Moreover, given the long-lived nature of MON assets, the true maintenance capex costs related to their assets is much higher than depreciation, which is reflective of the cost of those assets when the company bought them, which happened almost 10 years ago for many of MON’s assets. As such, nominal asset values should be restated into constant-currency values to improve the reliability of business performance metrics, and the related depreciation (maintenance capex) expense should then be calculated off of the value of the Adjusted Asset base.
UAFRS-reporting adjusts for these traditional accounting distortions by estimating the age of assets and using a GDP deflator to adjust the asset value and associated depreciation expense into the values reflective of what replacement cost would be in the current year being measured. This calculation removes a tremendous amount of accounting noise related to investment activities and improves investors understanding of the operating earnings of a business.
Weaker than reported earnings and muted growth don’t support current valuations
MON is currently trading at a 24.9x UAFRS-based P/E (Fwd V/E’), which is near peaks since 2010. Considering recent declines in EPS’, and only modest expectations for a rebound, longer-term EPS’ growth expectations of 5%-10% imply a PEG ratio is around 2.5x-5.0x, indicating Bayer has truly paid a premium for a firm with declining fundamentals.

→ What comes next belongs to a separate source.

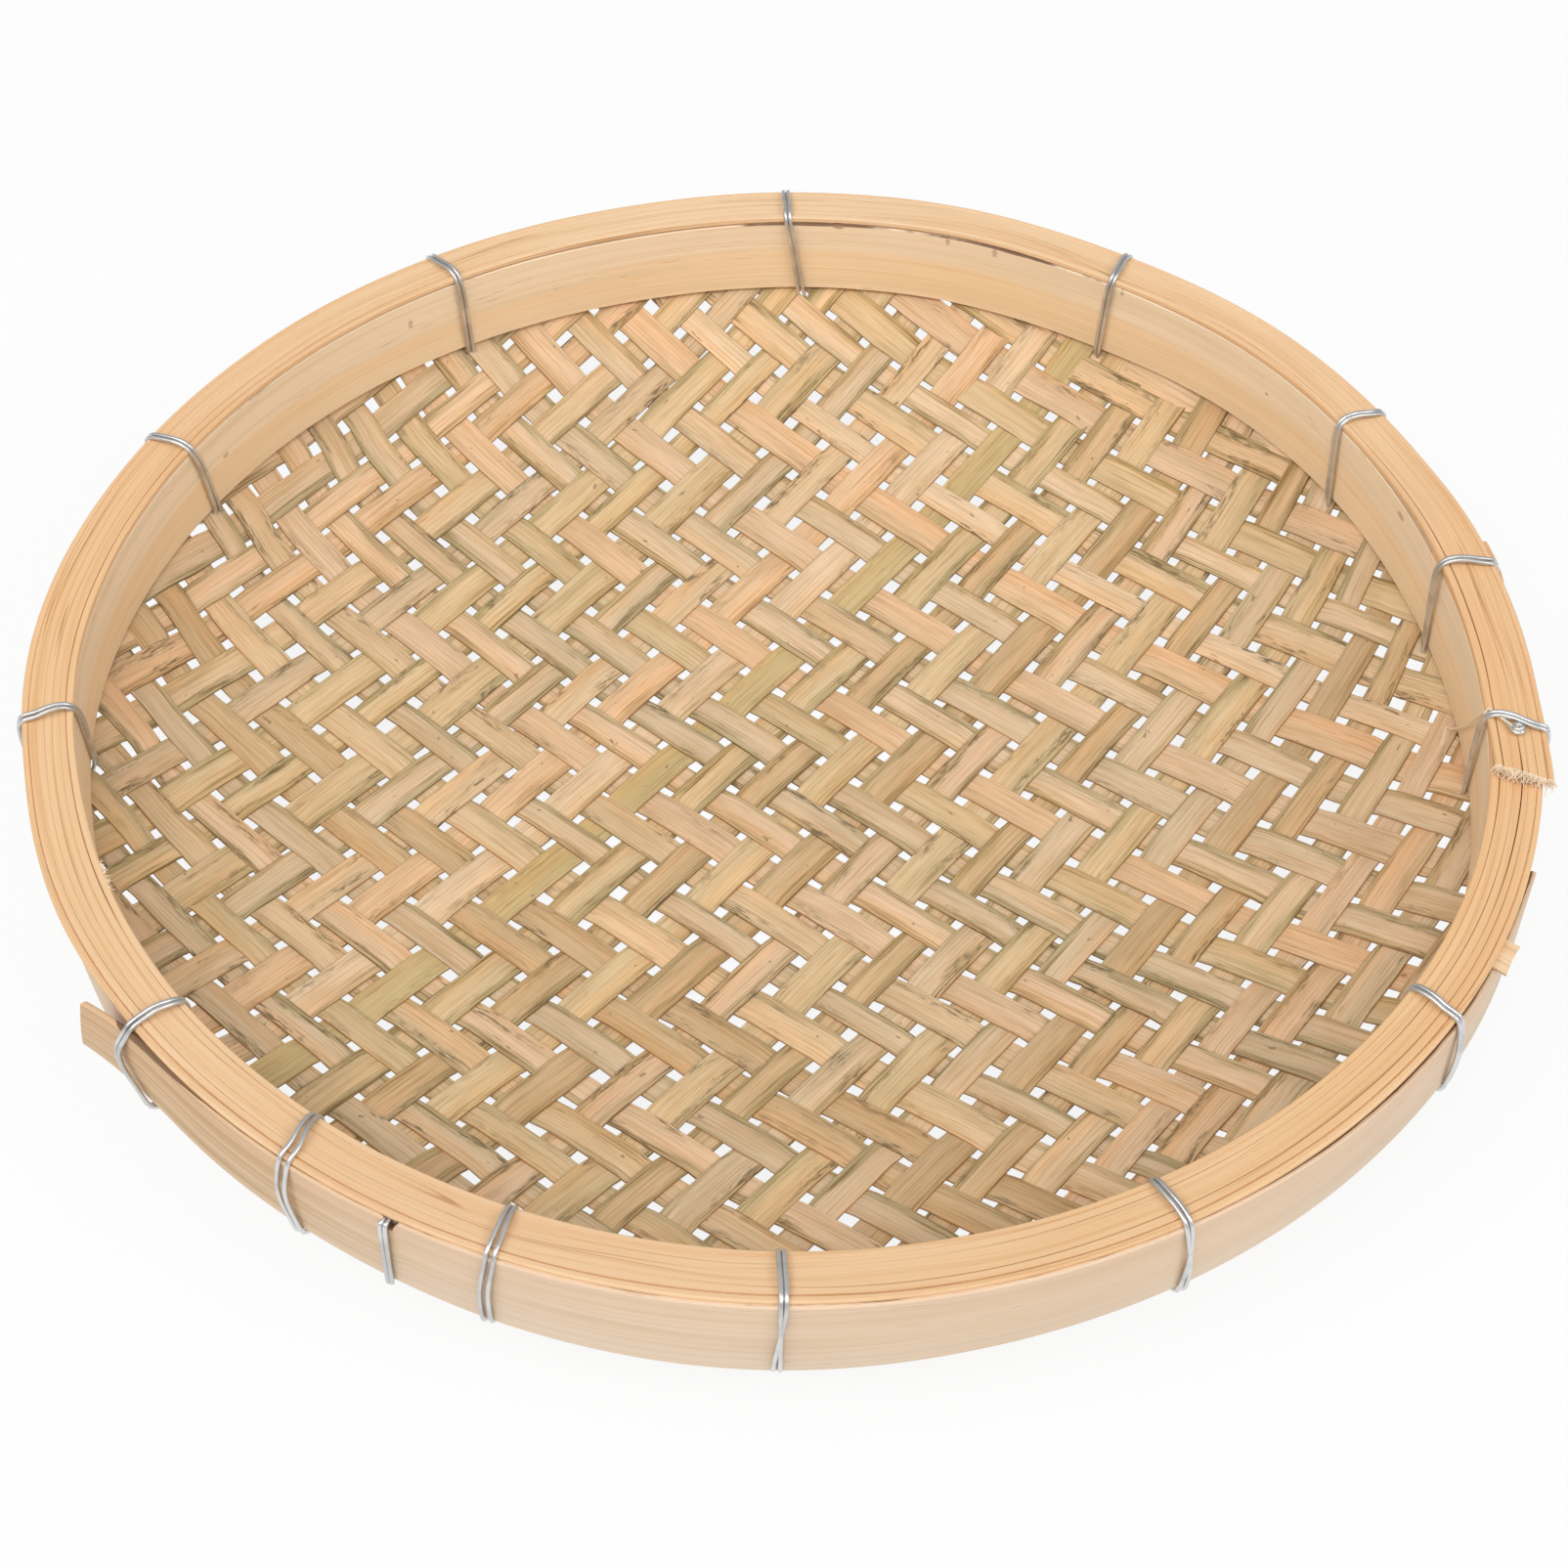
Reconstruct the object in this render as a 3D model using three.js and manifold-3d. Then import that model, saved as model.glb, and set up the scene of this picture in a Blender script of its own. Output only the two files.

As costs associated with replacing aging assets creep up, the market will gain a clearer view into the firm’s earnings power, however unfortunately this may be Bayer’s problem to reap, even though it was sown before the company was acquired.
By using Uniform Adjusted Financial Reporting Standards (UAFRS), investors see a cleaner picture that distorted GAAP and IFRS metrics cannot show. By standardizing financial reporting consistently across time and across companies, corporate performance and valuation metrics improve dramatically. Comparability of a company’s earnings over time, trends in corporate profitability and comparability in earnings power and earnings growth across close competitors and different sectors becomes far more relevant and reliable.